While the FDA deregulates, we Europeans weaken our competitiveness by suffocating small innovative companies that develop non-critical devices with red tape. Obviously, Brussels has not done the homework that it demands from manufacturers: Risk management weighs up the risks and benefits: How many people do we save with the new rules? How many lives do we put at risk through the new rules preventing innovative devices?
c) No hope for Rule 11 victims
2018: A disaster is looming
There was no good news at the end of 2018 either:
- The EU considered making Rule 11 applicable to software in medical devices, as well as for stand-alone software. This would always be the case if the software goes a long way beyond controlling the medical device.

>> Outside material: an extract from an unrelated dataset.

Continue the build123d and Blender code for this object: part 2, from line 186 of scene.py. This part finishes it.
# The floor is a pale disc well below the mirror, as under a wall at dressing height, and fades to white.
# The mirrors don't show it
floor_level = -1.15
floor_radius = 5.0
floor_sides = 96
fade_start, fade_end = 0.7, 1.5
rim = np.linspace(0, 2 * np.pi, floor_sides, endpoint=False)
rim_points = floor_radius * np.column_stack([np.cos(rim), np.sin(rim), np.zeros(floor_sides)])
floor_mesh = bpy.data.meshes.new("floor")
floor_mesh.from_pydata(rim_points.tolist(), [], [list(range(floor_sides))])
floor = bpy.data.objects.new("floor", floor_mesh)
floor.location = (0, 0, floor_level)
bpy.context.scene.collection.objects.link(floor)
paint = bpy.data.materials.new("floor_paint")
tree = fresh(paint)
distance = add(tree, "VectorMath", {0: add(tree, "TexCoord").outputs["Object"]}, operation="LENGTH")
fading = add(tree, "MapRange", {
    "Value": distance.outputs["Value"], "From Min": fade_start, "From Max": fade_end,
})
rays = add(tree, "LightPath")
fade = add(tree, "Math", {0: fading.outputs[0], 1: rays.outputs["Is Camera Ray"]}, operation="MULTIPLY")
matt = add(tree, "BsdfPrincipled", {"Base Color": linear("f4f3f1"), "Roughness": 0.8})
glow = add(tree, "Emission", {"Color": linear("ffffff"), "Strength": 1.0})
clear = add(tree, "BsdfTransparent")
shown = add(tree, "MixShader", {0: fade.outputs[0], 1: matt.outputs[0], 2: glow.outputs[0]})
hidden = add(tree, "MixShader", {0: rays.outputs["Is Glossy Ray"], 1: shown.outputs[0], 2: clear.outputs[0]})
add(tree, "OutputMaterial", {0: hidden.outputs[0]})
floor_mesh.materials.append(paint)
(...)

If, for example, software for calculating contraindications was encapsulated in hardware, Rule 11 would still apply.
The idea behind this is probably that software in hardware that does not have anything to do with the control of the hardware, and therefore of the device, must be considered standalone software that runs “randomly” on hardware. Therefore, it should not be regulated as embedded software. Judges may have to decide whether this is in keeping with the spirit of the law or contrary to it.
- A “small inquiry” to the German government as to whether the stricter requirements of the MDR, particularly regarding digital medical devices, could be weakened or postponed was answered negatively (response from the German government).
2019: Fears come true
Our fears seem to be coming true. The MDCG has created a draft document in which it presents its ideas on how to handle (and how to classify) medical device software.

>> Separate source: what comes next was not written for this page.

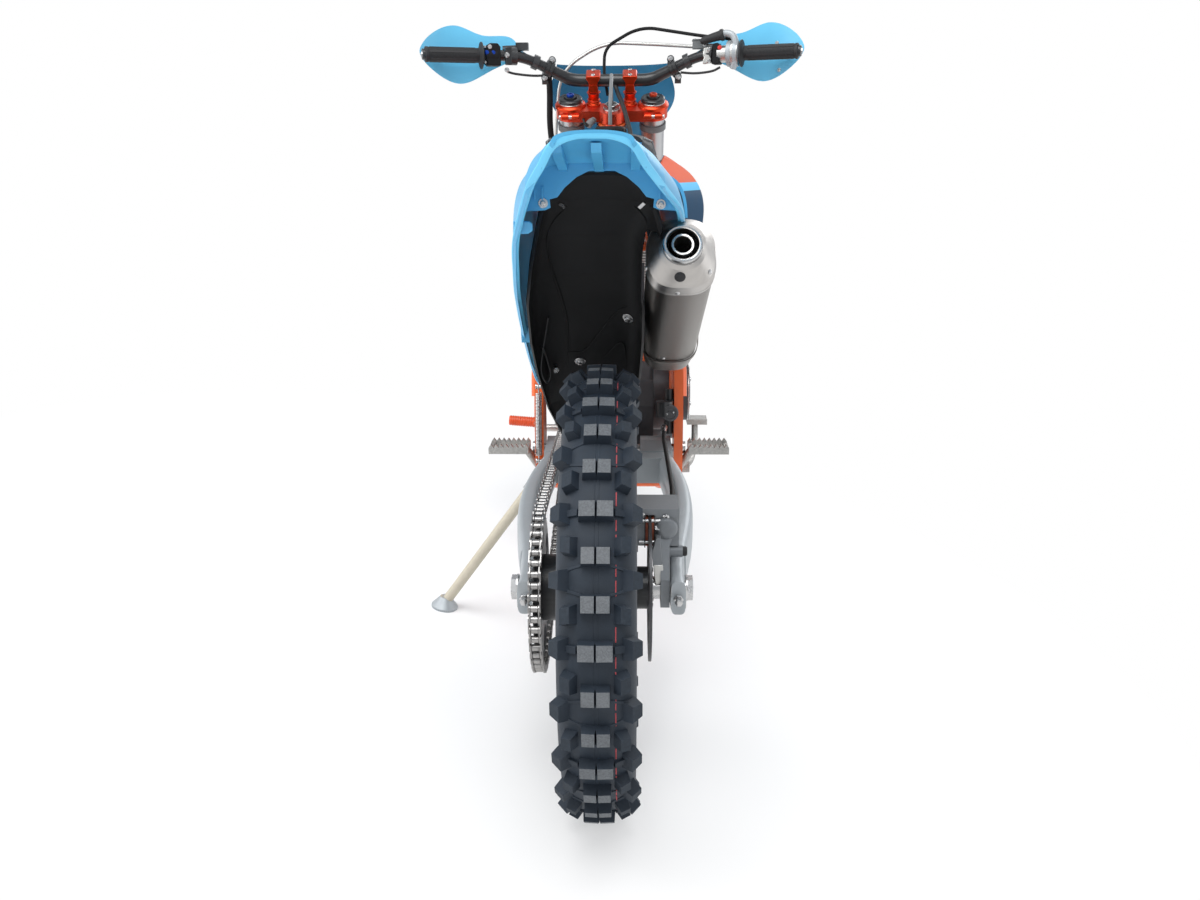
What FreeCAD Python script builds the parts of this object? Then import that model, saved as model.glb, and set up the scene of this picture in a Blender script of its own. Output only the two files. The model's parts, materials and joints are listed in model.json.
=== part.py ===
import FreeCAD, Part
import math
import os

from FreeCAD import Vector as V

# Enduro dirt bike on its side stand, in millimetres.
# It is modelled upright: X to the rider's right, Y forward, Z up, with the
# ground under the rear axle at the origin. It is then leaned onto its stand.

# Chassis geometry
WHEELBASE = 1482.0
LEAN_DEG = 11.0
RAKE_DEG = 26.5
TRAIL = 108.0
CLAMP_OFFSET = 22.0

# Rear wheel
REAR_TYRE_W = 118.0
REAR_TYRE_R = 337.0
REAR_TYRE_WALL = 101.0
REAR_RIM_R = REAR_TYRE_R - REAR_TYRE_WALL
REAR_RIM_W = 66.0
REAR_HUB_R = 32.0
REAR_HUB_LEFT = 95.0
REAR_FLANGE_X = 40.0
REAR_FLANGE_R = 52.0
REAR_DISC_R = 110.0
REAR_DISC_X = 72.0

# Tread, as lugs that stand on each tyre
LUG_H = 14.0
LUG_REACH = 5.0
REAR_LUG_W = 38.0
REAR_LUG_LONG = 22.0
REAR_LUG_ROWS = 36
FRONT_LUG_W = 32.0
FRONT_LUG_LONG = 24.0
FRONT_LUG_ROWS = 20

# Front wheel, between the fork legs
FORK_HALF = 96.0
FRONT_TYRE_W = 92.0
FRONT_RIM_R = 273.0
FRONT_TYRE_WALL = 75.0
FRONT_TYRE_R = FRONT_RIM_R + FRONT_TYRE_WALL
FRONT_RIM_W = 50.0
FRONT_HUB_R = 27.0
FRONT_HUB_RIGHT = FORK_HALF - 50.0
FRONT_FLANGE_X = FORK_HALF - 68.0
FRONT_FLANGE_R = 36.0
FRONT_DISC_R = 130.0
FRONT_DISC_X = 38.0 - FORK_HALF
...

Please note: The MDCG does not restrict the application of Rule 11 to standalone software. This means that software in a physical device has to be assigned to its own class, at least when this software does more than simply control the device. If this software is classified into a class that is higher than that of the “other” device, the manufacturer would have to classify the device higher.
The MDCG emphasizes that the highest rule always applies. However, Rule 3.5 already specifies this. More interesting is the example that the MDCG gives:
If software controls an infrared scanner (class IIa) that also examines the images recorded by this scanner for a melanoma, two rules apply:
- Rule 3: The software controls and influences the scanner. They would, therefore, also fall into class IIa.

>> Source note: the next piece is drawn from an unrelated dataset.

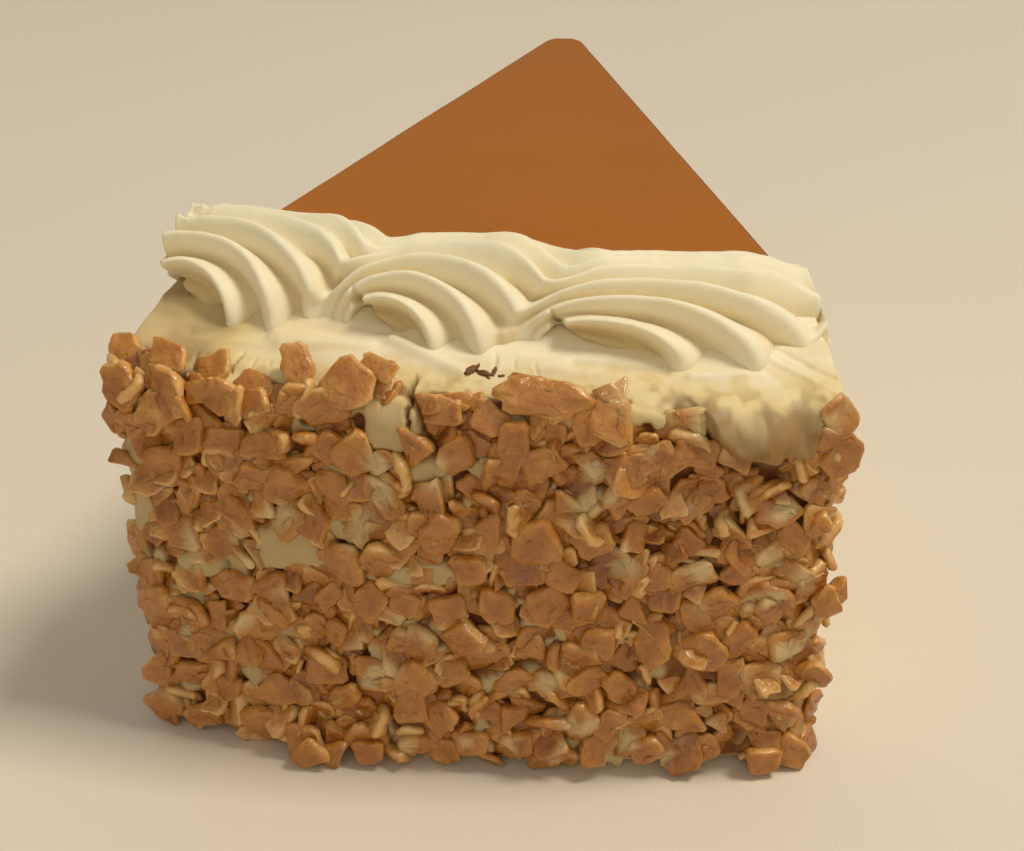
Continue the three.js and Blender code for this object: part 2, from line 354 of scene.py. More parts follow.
# Plan outline of the slice: left cut from rim to tip, rounded tip, right cut, rim. Each point has
# -1, 1 or 0 for the cut that it is on.
def planOutline(radius):
    tip = cake["tipRadius"]
    tipCentre = tip / math.sin(halfAngle)
    r = np.linspace(radius, tipCentre * math.cos(halfAngle), bodyShape["sideSteps"], endpoint=False)
    left = stack(-r * math.sin(halfAngle), -r * math.cos(halfAngle), -1)
    turn = np.linspace(math.pi - halfAngle, halfAngle, bodyShape["tipSteps"] + 1)
    end = stack(tip * np.cos(turn), tip * np.sin(turn) - tipCentre, 0)
    angle = np.linspace(halfAngle, -halfAngle, bodyShape["rimSteps"] + 1)[1:-1]
    rim = stack(radius * np.sin(angle), -radius * np.cos(angle), 0)
    return np.concatenate([left, end, left[::-1] * [-1, 1, -1], rim])


# Height of the body's top edge at a radius: flat, then rounded off under the shoulder.
def bodyTopAt(radius):
    drop = bodyShape["edgeDrop"] * smoothStep(radius, bodyShape["edgeStart"], cake["bodyRadius"])
    return topHeight - cake["glazeThickness"] - drop


def makeBody():
    shape = bodyShape
    outline = planOutline(cake["bodyRadius"] + 0.2)
    levels = np.linspace(0, 1, shape["heightSteps"])[:, None]
    height = levels * bodyTopAt(np.hypot(outline[:, 0], outline[:, 1]))
    x, y, side = outline.T
    points = stack(x, y, height)
    # the knife drags the crumb towards the rim, so its marks run along the cut
    relief = -shape["drag"] * (0.5 + roughness(points * shape["dragStretch"], 1.6, 3.1))
    relief -= shape["pores"] * np.clip(roughness(points, 1.1, 7.7), 0.1, 1)
    relief *= np.abs(side) * smoothStep(height, 0.0, 1.5)
    x = x + side * relief * math.cos(halfAngle)
    y = y + np.abs(side) * relief * math.sin(halfAngle)
    points = stack(axisX + x * mm, axisY + y * mm, height * mm)
    faces = [face[::-1] for face in loopFaces(*height.shape)] + endFaces(*height.shape)
    piece = newPiece("cutCakeBody", points, faces, cakeMaterial)
    fixNormals(piece)
    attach(piece, "root")
    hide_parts("cake_body")


def fixNormals(piece):
    work = bmesh.new()
    work.from_mesh(piece.data)
    bmesh.ops.remove_doubles(work, verts=work.verts, dist=1e-7)
    bmesh.ops.recalc_face_normals(work, faces=work.faces)
    work.to_mesh(piece.data)
    work.free()
    piece.data.shade_smooth()


makeBody()
print("body made")


# ---- toffee glaze ----

glazeShape = {
    "rows": 150,
    "columns": 90,
    "edgeRadius": 0.75,
    "waviness": 0.12,
    "edgeShadeWidth": 0.8,  # width of the painted shade along the glaze's edge; its sides are painted dark all over
    "edgeShadeDarkness": 0.8,
    "bottom": 42.9,
}


# Half angle, in degrees, of the slice's plan at a radius from the cake's axis.
def planHalfAngle(radius):
    centre = cake["tipRadius"] / math.sin(halfAngle)
    cosine = (radius**2 + centre**2 - cake["tipRadius"] ** 2) / (2 * radius * centre)
    inTip = np.degrees(np.arccos(np.clip(cosine, -1, 1)))
    return np.where(radius > centre * math.cos(halfAngle), cake["halfAngle"], inTip)


def makeGlaze():
    shape = glazeShape
    tipStart = cake["tipRadius"] / math.sin(halfAngle) - cake["tipRadius"]
    run = np.linspace(0, 1, shape["rows"]) ** 1.6
    radius = (tipStart + 1e-4 + (cake["glazeRadius"] - tipStart) * run)[:, None]
    widest = planHalfAngle(radius)
    t = np.linspace(-1, 1, shape["columns"])
    across = np.sign(t) * (1 - (1 - np.abs(t)) ** 2)
    degrees = widest * across
    edge = np.minimum(widest * (1 - np.abs(across)) * math.pi / 180 * radius, radius - tipStart)
    inEdge = np.clip(shape["edgeRadius"] - edge, 0, shape["edgeRadius"])
    fall = shape["edgeRadius"] - np.sqrt(shape["edgeRadius"] ** 2 - inEdge**2)
    flat = place(radius, degrees, 0.0) / mm
    wave = roughness(flat, 22.0, 5.0) * shape["waviness"] + roughness(flat, 7.0, 2.0) * 0.03
    height = topHeight - 0.05 - fall + np.minimum(wave, 0.05)
    top = place(radius, degrees, height)
    low = place(radius, degrees, np.full(degrees.shape, shape["bottom"]))
    ring = np.concatenate([top, low[:, ::-1]], axis=1)
    rows, columns = ring.shape[:2]
    ends = [face[::-1] for face in endFaces(rows, columns)]
    piece = newPiece("toffeeGlazeTop", ring, loopFaces(rows, columns) + ends, glazeMaterial)
    # painted shade: strongest at the edge, full on the sides
    setEdge = [1 - smoothStep(edge, 0.05, shape["edgeShadeWidth"]), np.ones(low.shape[:2])]
    pointValue(piece, "setEdge", shape["edgeShadeDarkness"] * np.concatenate(setEdge, axis=1))
    fixNormals(piece)
    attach(piece, "root")
    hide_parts("toffee_glaze")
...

- Rule 11: Because it is used for cancer detection, the MDCG assumes a classification in class III.
Because the higher rule applies, this software would have to be assigned to class III!
The MDCG also indirectly heralds the (feared) end for all class I software. It writes the following with regard to the sentence “Software intended to provide information which is used to take decisions with diagnosis or therapeutic purposes is classified as class IIa”:
Therefore it will be necessary to consider this sub-rule for all MDSW.
Draft of the MDCG document on "Medical Device Software” (MDCG)
This means that all software would then fall into classes IIa, IIb or III.
Interestingly, the MDCG adds the word “serious” to Rule 11:
“death or an irreversible serious deterioration of a person’s state of health, in which case it is in class III; or”
Draft of the MDCG document on "Medical Device Software” (MDCG)
This addition should be welcomed. At the same time, the question has to be asked as to why a correction is possible in the law, but the classification itself has not been improved and reference is made to the IMDRF guidance document (see above).
The MDCG does not give an example of “all other software” assigned to class I.
So things stay as they were: The legislator seems to want to classify software higher and thus do the opposite of the FDA, which is deliberately deregulating digital devices.